Avec ce disque, MM est clairement décidé à provoquer des réactions extrêmes. Il concentre toute la haine emmagasinée pendant des années contre l’école, l’église, sa famille, ceux qui l’ont rejeté, qui n’ont pas cru en lui. « J’ai toujours dit qu’il y a deux sortes de personnes : celles qui aimes MM et celles qui en sont jalouses »
MM, roi de la provocation et du bon mot, va devenir le client parfait de la presse. Avec son look de pantin trash déglingué et ses déclarations chocs, il joue parfaitement le jeu des journalistes. Il ne faut pas oublier qu’avant d’être MM, Brian Warner était journaliste musical. Il sait créer le buzz. C’est un manipulateur, un divertisseur de foule. Il prend plaisir à exercer son pouvoir et ne craint pas le ridicule. Il préfère inventer son histoire pour rester intéressant, original : il raconte qu’à l’âge de 8 ans, alors qu’il dormait, un individu se serait introduit dans sa chambre et aurait essayé de l’étouffer avec un oreiller. Depuis, Manson ne dormirait plus que la lumière allumée. Il raconte sa première fois désastreuse sur un terrain de foot qui se terminera en quelques secondes bien avant d’avoir ne serait-ce qu’approché la fille…
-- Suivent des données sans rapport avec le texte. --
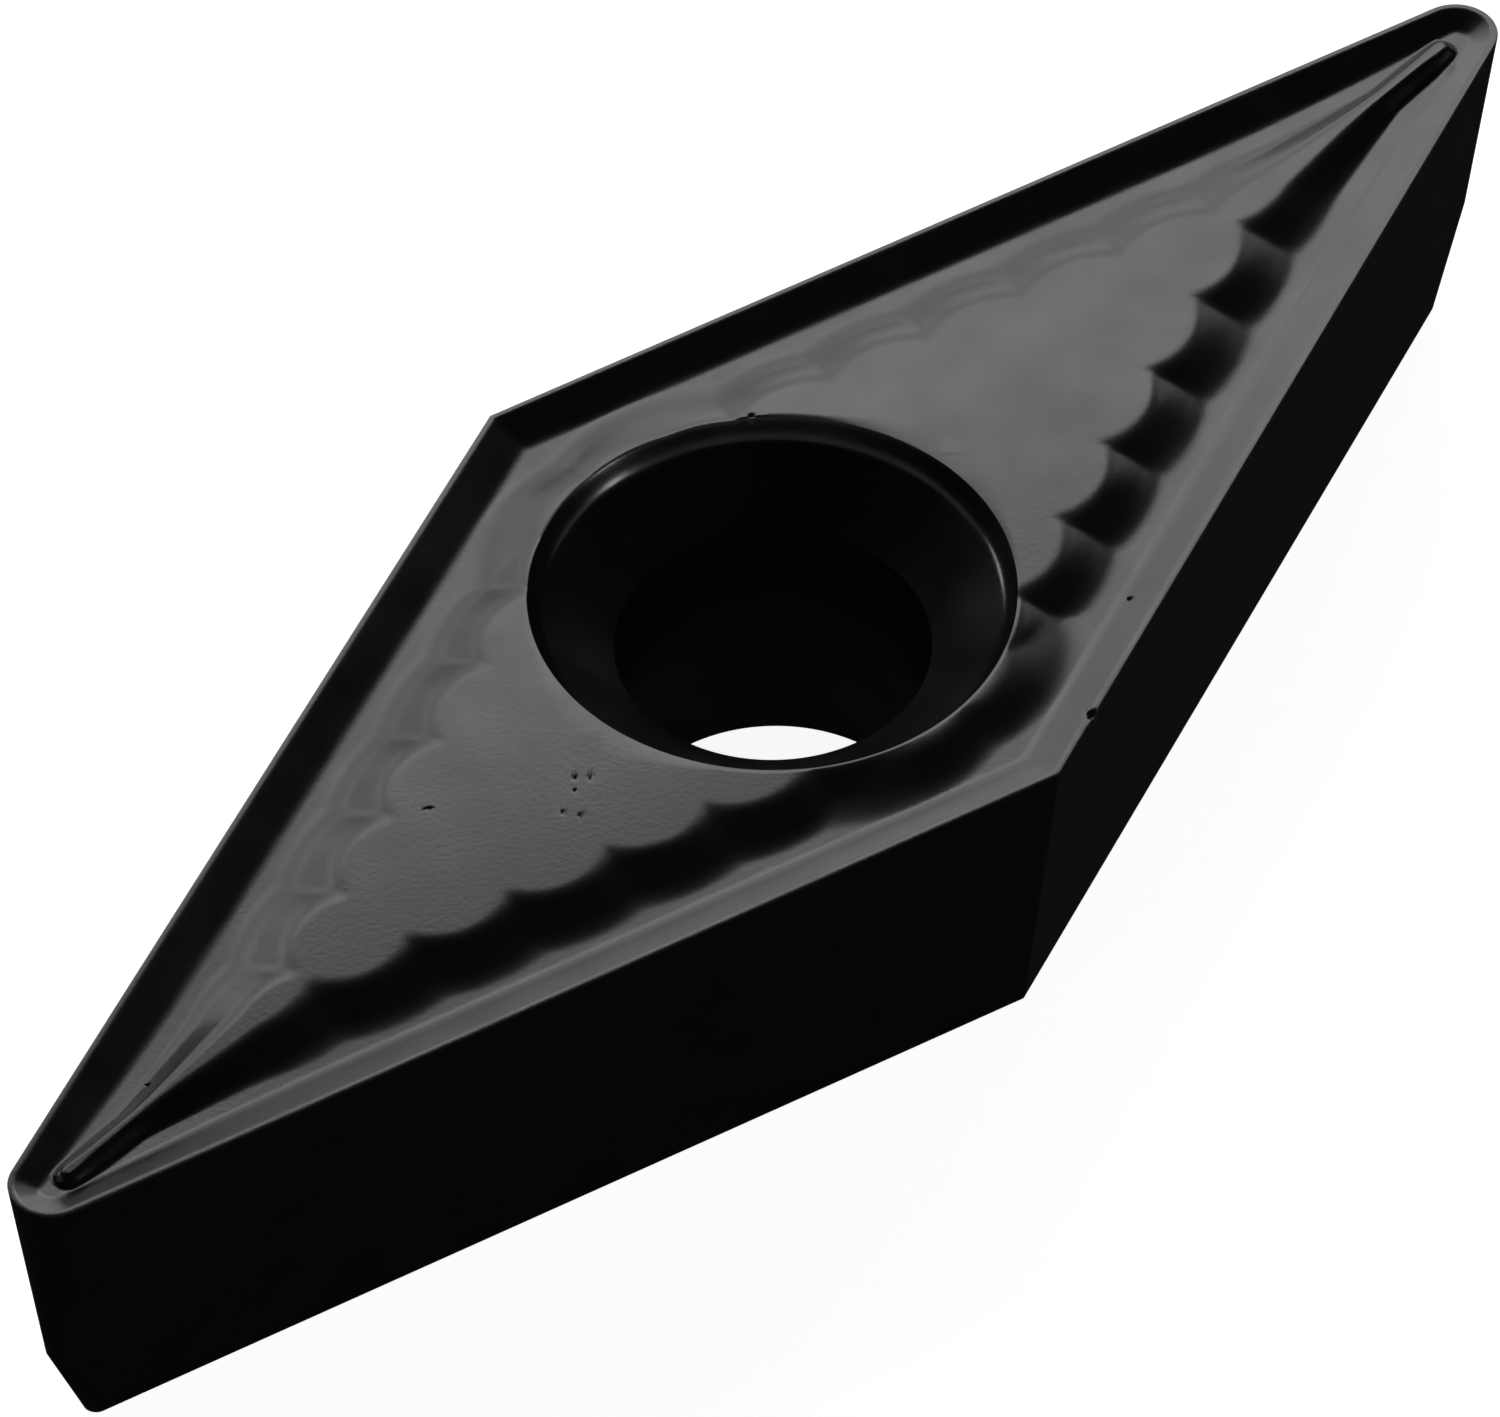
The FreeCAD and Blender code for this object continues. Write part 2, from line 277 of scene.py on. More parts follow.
@dataclass(frozen=True)
class ScallopedWall:
    """Wall of the plateau: lobes in a row along the side, in front of a straight core."""

    crest_setback: float = 1.02
    corner_setback: float = 1.06
    crest_radius: float = 0.77
    core_setback: float = 1.25
    pitch: float = 1.0
    count: int = 8
    slope: float = math.tan(math.radians(20.5))
    growth: float = 6.0
    crease_round: float = 0.012

    def lobes(self, plan: InsertPlan) -> list[Lobe]:
        """List the lobes that show in the quarter.

        Args:
            plan: Plan of the insert.

        Returns:
            The lobes. The first is the one at the obtuse corner, and the last is the
            mirror image of it, which belongs to the next side.
        """
        corner = -(plan.circle_radius - self.crest_setback) * math.tan(plan.half_angle)
        row = []
        for place in range(self.count):
            setback = self.crest_setback if place else self.corner_setback
            back = plan.circle_radius - setback - self.crest_radius
            centre = -plan.inward * back + plan.along * (corner + place * self.pitch)
            row.append(Lobe(centre, plan.inward, self.crest_radius, self.slope, self.growth))
        centre, back = (Vector((-v.x, v.y)) for v in (row[0].centre, row[0].back))
        return [*row, replace(row[0], centre=centre, back=back)]

    def fall(self, place: Vector, depth: float, lobes: Sequence[Lobe]) -> float:
        """Give the fall from the plateau.

        Args:
            place: A place of the quarter, in plan.
            depth: Distance of the place inside the cutting edge.
            lobes: Lobes of the quarter.

        Returns:
            The fall, which is negative on the plateau itself.
        """
        fall = (self.core_setback - depth) * self.slope
        for lobe in lobes:
            fall = smooth_min(fall, lobe.fall(place), self.crease_round)
        return fall


@dataclass(frozen=True)
class NoseRidge:
    """Slim ridge from the plateau to a nose, with a round bulb at its end."""

    root_reach: float = 6.2
    waist_reach: float = 8.3
    bulb_reach: float = 9.08
    root_half_width: float = 0.17
    waist_half_width: float = 0.045
    bulb_radius: float = 0.06
    bulb_length: float = 0.3
    foot_reach: float = 6.02
    foot_half_width: float = 0.73
    waist_foot: float = 0.2
    foot_radius: float = 0.18

    def fall(self, place: Vector, height: float) -> float:
        """Give the fall from the top of the ridge.

        Args:
            place: A place of the quarter, in plan.
            height: Height of the ridge over the floor of the groove.

        Returns:
            The fall, which is negative on the top of the ridge itself.
        """
        past = place.x - self.bulb_reach
        if past > 0:
            run = math.hypot(past, place.y) - self.bulb_radius
            return height * run / (self.foot_radius - self.bulb_radius)
        to_waist = ease(place.x, self.root_reach, self.waist_reach)
        to_bulb = ease(place.x, self.bulb_reach - self.bulb_length, self.bulb_reach)
        half_width = mix(self.root_half_width, self.waist_half_width, to_waist)
        half_width = mix(half_width, self.bulb_radius, to_bulb)
        share = min((place.x - self.foot_reach) / (self.waist_reach - self.foot_reach), 1.0)
        foot = mix(mix(self.foot_half_width, self.waist_foot, share), self.foot_radius, to_bulb)
        return height * (abs(place.y) - half_width) / (foot - half_width)


@dataclass(frozen=True)
class CuttingFace:
    """Height of the whole cutting face over its edges: groove, wall, ridges and plateau.

    A ridge comes out of the plateau over the rise run, past its root. The fillet at the
    foot of the wall starts to turn into the ridge's own by the lead, before its foot.
    """

    plan: InsertPlan
    groove: ChipGroove
    wall: ScallopedWall
    ridge: NoseRidge
    plateau_rise: float
    crown_radius: float = 66.0
    long_crown_radius: float = 1000.0
    crest_round: float = 0.03
    foot_round: float = 0.05
    ridge_foot_round: float = 0.03
    crease_round: float = 0.03
    rise_run: float = 0.4
    lead: float = 0.6

    def height(self, place: Vector, lobes: Sequence[Lobe]) -> float:
        """Give the height of the cutting face over the cutting edge.

        Args:
            place: A place of the quarter, in plan.
            lobes: Lobes of the quarter.

        Returns:
            The height, negative in the groove.
        """
        ridge = self.ridge
        depth = self.plan.depth(place)
        floor = self.groove.height(depth, place.x)
        fall = self.wall.fall(place, depth, lobes)
        if place.x > ridge.foot_reach:
            relief = self.plateau_rise - self.groove.floor(place.x)
            sunk = relief * (1 - ease(place.x, ridge.foot_reach, ridge.root_reach + self.rise_run))
            fall = smooth_min(fall, ridge.fall(place, relief) + sunk, self.crease_round)
        crown = place.y**2 / (2 * self.crown_radius) + place.x**2 / (2 * self.long_crown_radius)
        raised = self.plateau_rise - crown - smooth_max(fall, 0.0, self.crest_round)
        to_ridge = ease(place.x, ridge.foot_reach - self.lead, ridge.waist_reach)
        return smooth_max(floor, raised, mix(self.foot_round, self.ridge_foot_round, to_ridge))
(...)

C’est un être intelligent qui s’exprime bien, il ponctue ses déclarations de citations choc de ses mentors Lavey (le père du satanisme), Nietzsche, Roald Dahl. Il veut faire réfléchir. C’est ce qui étonne les médias dès le début : en découvrant la musique du groupe, les journalistes s’attendent à rencontrer une bande de vieux ados mal dégrossis ou des trentenaires drogués qui refusent de grandir. Enorme surprise donc quand Manson se pose calmement pour parler de son album. Manson maîtrise parfaitement son image et son marketing. Il ne laisse à personne l’occasion de déformer ses propos ou de le manipuler.
En un an et demi à peine, Manson a enchaîné les couvertures de magazine en bien ou en mal, rempli des salles du monde entier (dont deux fois le Bataclan à Paris en mai 1995 et en décembre 1996), énervé les parents de fans, les associations religieuses, les chaînes de supermarchés américains qui refusent de vendre Antichrist Superstar. Il a eu des procès pour avoir déchiré la Bible, pour obscénités sur scène, il a été accusé d’incitation au suicide et à la violence, à la scarification. Les ados du monde entier le portent aux nues, le reste du monde le déteste, mais une chose est sûre : désormais tout le monde sait qu’il existe. Comme il l’avait prédit. Le gosse paumé de Canton est devenu l’une des plus grosses rock stars.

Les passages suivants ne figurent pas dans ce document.